There's something different about a tournament when Tiger Woods is a part of it. Everyone knows it, even if the players won't admit it sometimes. There's an electricity in the air that just doesn't seem to be there if he's not playing. Go to a tournament that Tiger's playing and you're bound to know where he is on the course at any given time, no matter where on the course you are. They're called Tiger Roars, and you can hear them from miles away. They happen when Tiger does something special. When he does, every bit of energy in the crowd is released and they go nuts. Maybe it's a birdie, maybe it's a long par putt, maybe it's a chip in. Whatever it is, everyone on the course is going to know it just happened from the roar the crowd makes when the ball goes in the hole.

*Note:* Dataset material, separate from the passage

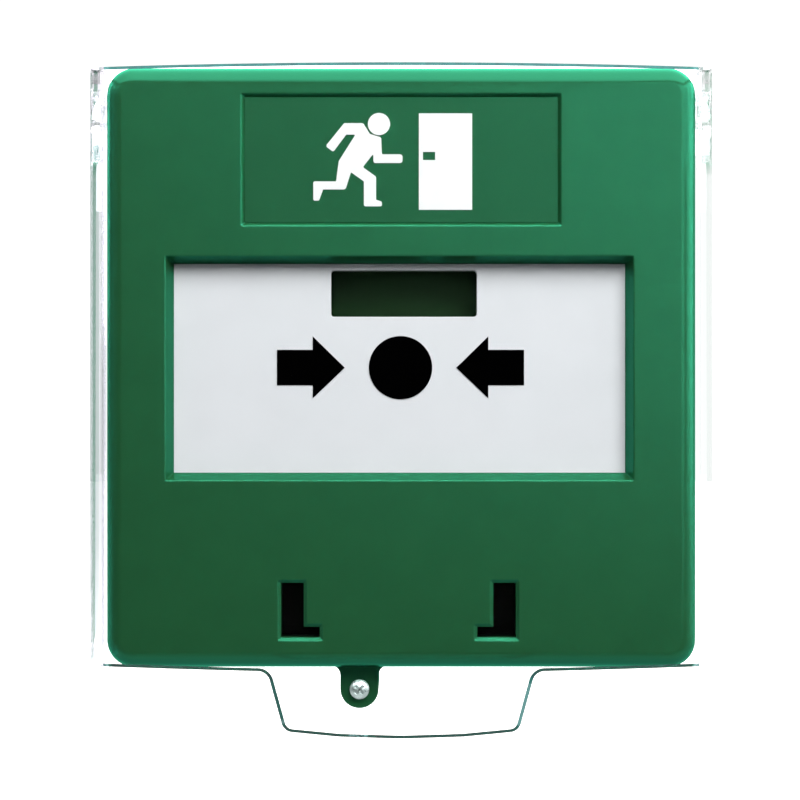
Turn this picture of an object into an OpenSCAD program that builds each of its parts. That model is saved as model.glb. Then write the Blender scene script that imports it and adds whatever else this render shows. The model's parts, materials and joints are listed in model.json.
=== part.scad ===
// Manual call point, resettable, surface mounted, with a hinged clear cover.
// Frame: millimetres, +Z up, the front faces -Y, +X to the right seen from the
// front. The origin is the centre of the back (wall) face of the back box.

/* [Housing] */
// Width of the housing
body_w = 87; // [84:0.5:92]
// Height of the housing
body_h = 88.8; // [86:0.2:92]
// Corner radius of the housing seen from the front
corner_r = 4; // [3:0.1:5]
// Depth of the back box
box_d = 31; // [29:0.5:36]
// Depth of the front bezel, rear edge to front face
bezel_d = 15; // [14.5:0.1:16]
// Wall thickness of the box and of the bezel skirt
wall = 2.2; // [2:0.1:2.6]
// Thickness of the bezel's front wall
face_t = 2.5; // [2.3:0.1:2.8]
// Radius of the bezel's front edge
edge_r = 2.3; // [1.5:0.1:2.6]

/* [Front openings] */
// Width of the window at the rear of the front wall
win_w = 66.8; // [64:0.2:68]
// Height of the window at the rear of the front wall
win_h = 31; // [29:0.2:32]
// How far each side of the window opens out towards the front
win_flare = 1.05; // [0.4:0.05:1.4]
// Width of the label recess
label_w = 46.2; // [40:0.1:50]
// Height of the label recess
label_h = 18.6; // [16:0.1:19.4]
// Height of the label's centre above the housing's centre
label_z = 30.7; // [29:0.1:31]
// Sideways place of the pair of key slots
slot_pair_x = -0.4; // [-1:0.1:1]

/* [Pressed element] */
// Travel of the pressed element
press_travel = 2.5; // [1.5:0.1:2.5]
// Width of the indicator slot in the element
ind_w = 21.6; // [18:0.2:22]
// Height of the indicator slot in the element
ind_h = 6.9; // [5:0.1:7.2]
// Height of the indicator slot's centre
ind_z = 11.0; // [10.6:0.1:11.2]
// Radius of the printed dot
dot_r = 4.7; // [3.5:0.1:5]

/* [Clear cover] */
// Outer width of the clear cover
cover_w = 91.2; // [91:0.1:93]
// Thickness of the clear cover
cover_t = 1.6; // [1.4:0.1:1.8]
// How far the face bows forward in the middle
cover_bow = 6; // [1:0.5:7]
// Gap between the bezel face and the cover's inner edge at the sides
cover_gap = 2.4; // [2:0.1:4]
// Height of the hinge axis above the housing's centre
hinge_z = 39.7; // [38.5:0.1:40]
// Distance of the hinge axis behind the bezel face
hinge_back = 8; // [7:0.1:9]
// Radius of the cover's hinge pegs
peg_r = 1.8; // [1.4:0.05:2]

/* [Fixings] */
// Distance between the two wall fixing holes
fix_spacing = 60.3; // [50:0.1:61]
// Radius of the wall fixing holes
fix_r = 2.25; // [1.8:0.05:2.6]
// Radius of the cable entry in the back wall
entry_r = 10; // [8:0.5:11]

/* [Hidden] */
overlap = 0.01;                 // overlap of joined solids
cut = 1;                        // how far a cut runs past a face
sides = [-1, 1];

// Housing
half_w = body_w / 2;
half_h = body_h / 2;
joint_y = -box_d;               // plane between box and bezel
front_y = -(box_d + bezel_d);   // front face of the bezel
inner_y = front_y + face_t;     // rear of the bezel's front wall
cavity_w = body_w - 2 * wall;
cavity_h = body_h - 2 * wall;
cavity_r = max(corner_r - wall, 0.8);
floor_t = 2.5;                  // back wall of the box
label_y = front_y + 0.55;       // floor of the label recess
label_t = 0.15;
hook_x = 25;                    // hooks at the top of the joint

// Screw lug under the housing
lug_x = -6.2;
lug_z = -half_h - 3.5;
lug_r = 2.85;
lug_y = front_y + 4;            // front face of the bezel's lug
lug_t = 3.4;                    // thickness of the box's lug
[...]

I was lucky enough to be on the 18th hole at the US Open at Torrey Pines when Tiger made his putt to send the tournament into an 18 hole playoff the next day. That day, things weren't looking good for Tiger. He was limping around the course like someone had Tonya Harding-ed him and he seemed unable to really get anything going (probably because of his leg, which was later found to have a broken bone in it). Despite these things, he wasn't throwing away strokes. He was staying within reach of the leader, Rocco Mediate. He came to the 18th hole, a par 5 over water, needing birdie to tie Mediate. I was waiting under a huge scoreboard near the fairway with one of my best friends and his girlfriend and we had been trying to get updates on Tiger's standing for a long time before he got there. Finally, when he reached the 18th hole, we learned that he needed birdie. When Tiger hit his third shot safely on the green, the crowd went nuts and everyone waited in nervous anticipation as he walked to the green. We were all jostling in my section, trying to stand on little hills, roots, legs of bleachers, each other...anything to see what was going to happen when Tiger putted. He took a few minutes reading the putt and right before he hit the ball, I stood on my tip toes and was able to see everything. The second the putter touched the ball, everyone started yelling for it to drop. A few seconds later, it did and there was absolute pandemonium. Never in my life have I heard anything so loud in my life. Tiger was screaming and missing high fives with his caddy. We were screaming and missing high fives with each other and strangers. It was something I doubt I will ever come close to experiencing again at any other sporting event. Shaking his head in the scorer's tent, Mediate turned away from the TV he was watching and said the words the all of us there were thinking the minute Tiger hit the putt: "I knew he was gonna make it."

Maybe Tiger Woods isn't a fantastic human being. Maybe he swears a lot on the course and throws clubs and cheats on his wife. Maybe he doesn't give autographs and high fives to kids and kiss babies like everyone wants him to. But what he does give us just may be better. Tiger gives us moments unlike any we have seen or experienced before. Standing behind the scoreboard on 18, I didn't need him to sign my hat or take a picture with me or kiss my dog. I needed that putt to drop because every bone in my body was telling me that it was going to. Something inside me that loves this crazy game called golf and grew up idolizing a man named Tiger felt like it needed that birdie to survive. Something would have felt so wrong inside me watching someone other than Tiger hold the trophy after all that Tiger had been through for this tournament. Could I still have faith in a game in which someone who deserved to win as much as Tiger did that week lost? I didn't know and I didn't want to find out. I needed that putt to drop.

And it did.

And that is why Tiger Woods is still my favorite golfer.